In essence, it could potentially lead to the same problems that Los Angeles had been facing some time ago, where they simply had no power at all.
Second, and the biggest problem for those who viewed the battery as an environmentally friendly alternative to coal, is that “If there is not enough solar, wind, or battery storage energy to replace the [coal] plant, [Hawaiian Electric Co.] would have to use oil instead to charge things like the upcoming 185-megawatt Kapolei Energy Storage Facility,” according to Pacific Business News.
Now, here’s the thing: Pacific Business News is being rather deceptive here. They phrase the issue as an “if” situation. The reality is, however, that there isn’t enough solar, wind, or battery storage to replace the coal plant with a renewable source of energy. Which brings us to the biggest dilemma for those who are ideologically invested in the success of this project: Hawaiian Electric Co. will have to use OIL to power the giant battery.
But wait, it gets worse for these people. Not only will they be substituting one fossil fuel source for another, they will be substituting one fossil fuel source for a MORE EXPENSIVE fossil fuel source. This led to Public Utilities Commission chair James Griffin to complain that Hawaiians would be “going from cigarettes to crack.”

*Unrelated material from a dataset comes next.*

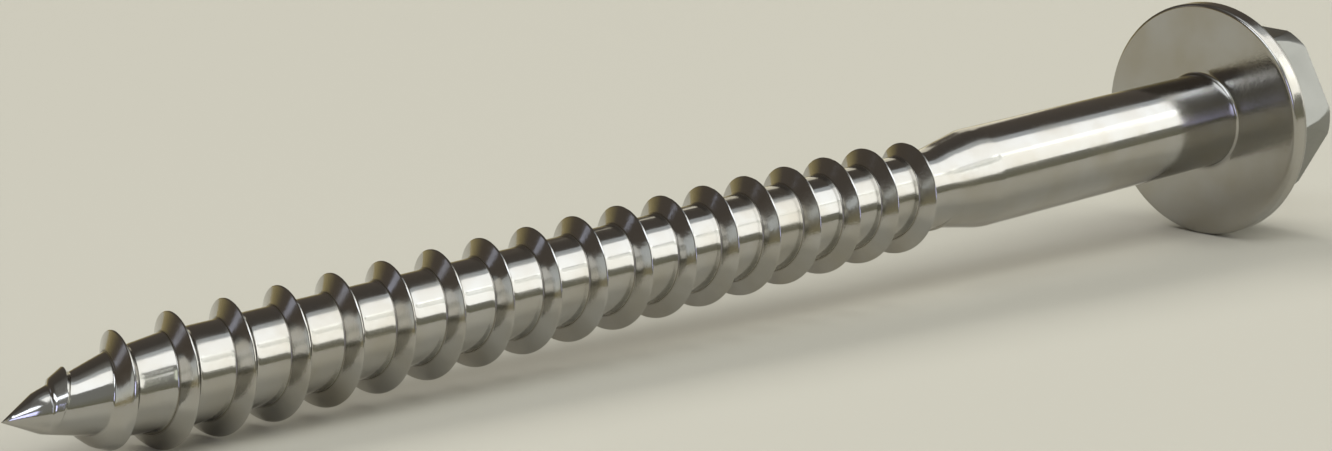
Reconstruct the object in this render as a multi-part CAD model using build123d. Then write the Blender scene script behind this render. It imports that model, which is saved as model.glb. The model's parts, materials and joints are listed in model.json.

“Oil prices don’t have to be much higher for this to look like the highest increase people will have experienced. And it’s not acceptable. We have to do better,” continued Griffin.
Returning to Mises, this whole ordeal is exemplary of the phenomenon I had talked about earlier. “The measure proves abortive from the very point of view of the government and the groups it was eager to favor. It brings about a state of affairs, which – again from the point of view of the government – is even less desirable than the previous state of affairs which it was designed to improve.”
Certainly, intending to replace fossil fuel with renewable energy and ending up not only using another fossil fuel source, but also one which is even more expensive than the source which they were trying to replace is absolutely less desirable not only for those in the government and environmentalist whackos, but everyone whom this affects. After all, if the government is going for a more expensive source of fuel, they have to do something to afford it and still operate normally. This, almost always, involves the raising of taxes on the population.
So this entire situation is a raw deal for the government which seemingly wanted to improve their renewable energy use, for those who originally approved of this transition because they believed it would be “better for the planet”, and for those who couldn’t care less if they were using fossil fuels or renewable energies to power things up but who will soon have to fork over more of their hard-earned cash to a government which has screwed them, intentionally or not.
What is perhaps the most unfortunate part of all of this is that many people will not learn the most important lessons to be learned out of this: central planning from the government is pretty much always a bad thing.
This has been shown to be the case in Germany (more than once), in Australia, New Zealand, Great Britain, Russia (both now and when they were the Soviet Union and militarized the workplace to try to mitigate strikes in factories and “restore order” but it only led to more strikes, particularly in the areas most militarized), China, most countries in Latin America, and in many places in the U.S. And yet, this crucial lesson is not always learned by some people, even those who experience such central planning.
Even assuming the absolute best intentions by the government (and that requires a whole lot, knowing the evil nature of Man), it often only ends up getting in the way of the progress it seeks to create, even ending up creating regress as a result.
Like with the example provided by Mises of trying to control the price of milk for the sake of poor people, but only creating a shortage of milk in the process and making things worse for the poor, or like with the example of the current situation in Oahu, Hawaii, even under the best circumstance regarding the true intentions of the government, the government ends up making things worse, not better.
The words of Ronald Reagan ring very much true in this instance: “The most terrifying words in the English language are: I’m from the government and I’m here to help.”
“A ruler who lacks understanding is a cruel oppressor, but he who hates unjust gain will prolong his days.”